「フロイト以後」鈴木晶(講談社現代新書)

    ヒステリー患者の治療方法として、催眠術に限界を感じて、自由連想法を使った処から精神分析が始まる。その過程で、人間の記憶には意識されない部分が多いことに気づく。脳の活動の殆どは効率の観点から意識に上らないのは当然であるとしても、過去の記憶が脳の中に強く残っていながらも、それが不快であるという事で意識されなくなることがある。言わば記憶からの逃避である。個体として行動する為に、心の統一性、自己同一性が必要であるが、ある種の記憶は自己の体験として取り込んでしまうことが不快であるばかりでなく、行動への阻害となることがある。このような時にそれを意識から遠ざける。しかし脳の中には強く残されている為に無意識の内にそれが行動として現れてしまう。これがヒステリーという症状である。原因となる記憶はいつも行動へのはけ口を求めているのだが、それが語られる事によって解消される事がある。いわばカタルシスである。

    患者に語らせる為の手段が催眠であったり、自由連想であったりするが、いずれにしてもそれを誘導したり解釈したりする必要がある。これが医師の仕事となる。フロイトは多くのヒステリー患者が幼児の性的虐待をその原因として語るということに気づいたが、後にはそれは必ずしも本当の出来事では無い場合も多いことに気づいた。そもそも記憶というのは幻想であり、重要なのは人が心に思う事であり、中でも意識されないで思う部分である。こうして、フロイトが辿り付いた次の方法論が夢の解析である。睡眠という自己統一性の崩壊の中で、脳の今まで意識されなかった活動(物語)が意識される。しかしその意識内容は様々な変形を施されている。潜在思考は、置換、圧縮、形象化、二次加工、によって顕在夢となる。二次加工は目覚めた後で行われる夢の合理化である。身体刺激や前日の体験等が主な起因となる。

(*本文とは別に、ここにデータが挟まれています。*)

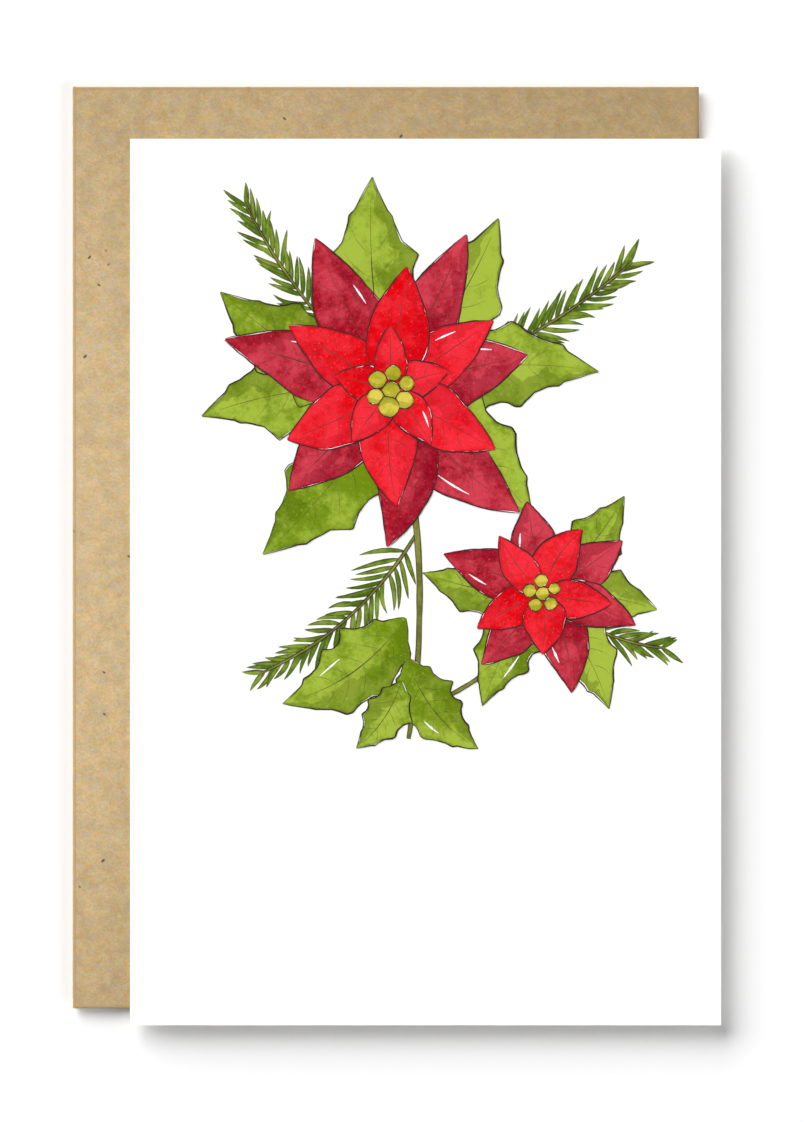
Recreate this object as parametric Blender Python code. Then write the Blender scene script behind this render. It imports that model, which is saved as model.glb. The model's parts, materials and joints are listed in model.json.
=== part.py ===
"""A folded greeting card lying on its kraft envelope, in metres, +Z up.

Each of the two is one sheet, creased and folded. Here a sheet is cut at its creases into
flat panels, so that each panel is one plain solid:

- the envelope lies face up; its two side flaps are folded into the pocket at the short
  edges, its back panel is folded round the left long edge and glued over them, and its
  seal flap is folded beneath, hinged on the right long edge;
- the card lies closed on the envelope's face, its cover hinged on the spine at the left.

The origin is under the middle of the whole outline, on the surface that it lies on.
The seal flap and the cover have their origins on their hinge axes, which run along Y.
"""

import math

import bmesh
import bpy

MM = 0.001

# Sheets and the clearance between neighbouring sheets
PAPER = 0.2 * MM
STOCK = 0.4 * MM
GAP = 0.3 * MM

# The flat outlines, closed, and how the card lies on the envelope
ENVELOPE_WIDTH = 107.95 * MM
ENVELOPE_HEIGHT = 158.75 * MM
CARD_WIDTH = 101.6 * MM
CARD_HEIGHT = 152.4 * MM
CARD_FROM_LEFT = 10.0 * MM
CARD_FROM_TOP = 9.1 * MM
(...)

    潜在思考と顕在夢の間の関係は多層的であり、人の全体験が関わるので単純ではないが、夢の本質はそこにあるのではなく、夢の作られ方にある。潜在思考は前意識とも呼ばれるが、それは単なる料理の材料に過ぎない。無意識の欲望がそれを使って編み出す物語が夢であり、欲望の本質はその作られ方に現れる。(ところでヤコブソンは言語活動の本質を隠喩と換喩に求めたが、これをそれぞれ夢作業の圧縮と置換に対応させることで、無意識が言語と同等な構造を持つことを主張するのがラカンである。)さて、その無意識の欲望であるが、これは変遷している。最終的に辿り付いたのが広い意味での性欲である。これを欲動と呼ぶ。発達の過程で口唇期(自己保存と結びつく、自己愛的)、肛門期(排泄の快感、自他の区別)、男根期(エディプス・コンプレックスから去勢コンプレックス)となる。最終的には性器性欲へと文化的に誘導されていくが、これは多くの動物で見られるような本能的なものではない。広く文化一般へと発散される欲動である。